Storing files in MySQL.
Storing files in a database is a hotly-contested topic among developers and database administrators. However, if storing files in a database is a must for you, then you can use the BLOB data type.
Storing a person’s height and weight.
When it comes to storing height and weight, you’ll need to stick to a certain measurement type. In most cases, it is best to use cm for height and kg for weight.
Whether your users prefer entering stones, lbs, or feet doesn’t really matter, simply because you can calculate and convert those numbers on the server side or client side before interacting with the database.
For example, converting KG into Pounds is pretty easy with PHP:
function kgToLb($kg){ return $kg * 2.20462 }
Because of how easy it is to convert between measurements, locale should not be the deciding factor in what type of column you use. In most cases, an integer value that represents CM or KG will meet your requirements.
Storing gender.
Luckily enough, there’s an international standard for storing human sexes. Why re-create the wheel?
- 0: Not Known.
- 1: Male.
- 2: Female.
- 9: Not applicable.
These can be stored in an UNSIGNED TINYINT column.
Storing International ZIP codes / POST codes.
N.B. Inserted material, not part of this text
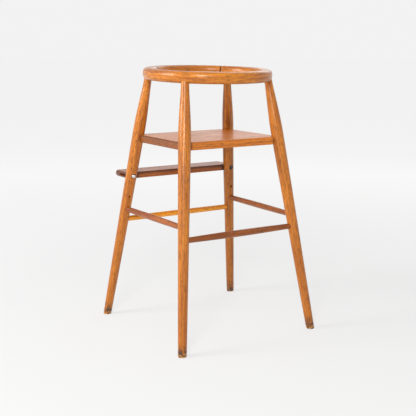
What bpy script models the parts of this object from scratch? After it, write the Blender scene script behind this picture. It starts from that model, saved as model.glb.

International ZIP codes can be a mess. They can be of varying lengths with various different formats.
Some will have spaces. Some will be completely numerical. Other countries don’t even have ZIP codes. To play it safe, you can store ZIP codes in a VARCHAR(20) column.
Usernames.
Typically, a VARCHAR(20) will do just fine for an alphanumerical username.
Addresses.
In most cases, breaking addresses up into smaller components is a better solution than just lumping the entire address into a singular text-based column.
Taking the latter approach will make it extremely difficult to determine city names, state names, etc. Splitting the address up into smaller components allows for better accuracy and categorization:
- House number / name
- Address Line 1 / Street name
- Address Line 2
- Address Line 3
- City / Town / Village
- State / County / Province
- ZIP / Postal Code
- Country
One nit pick – if you use NET_ATON and integers to store IP’s it will bite you as IP6 becomes more prevalent.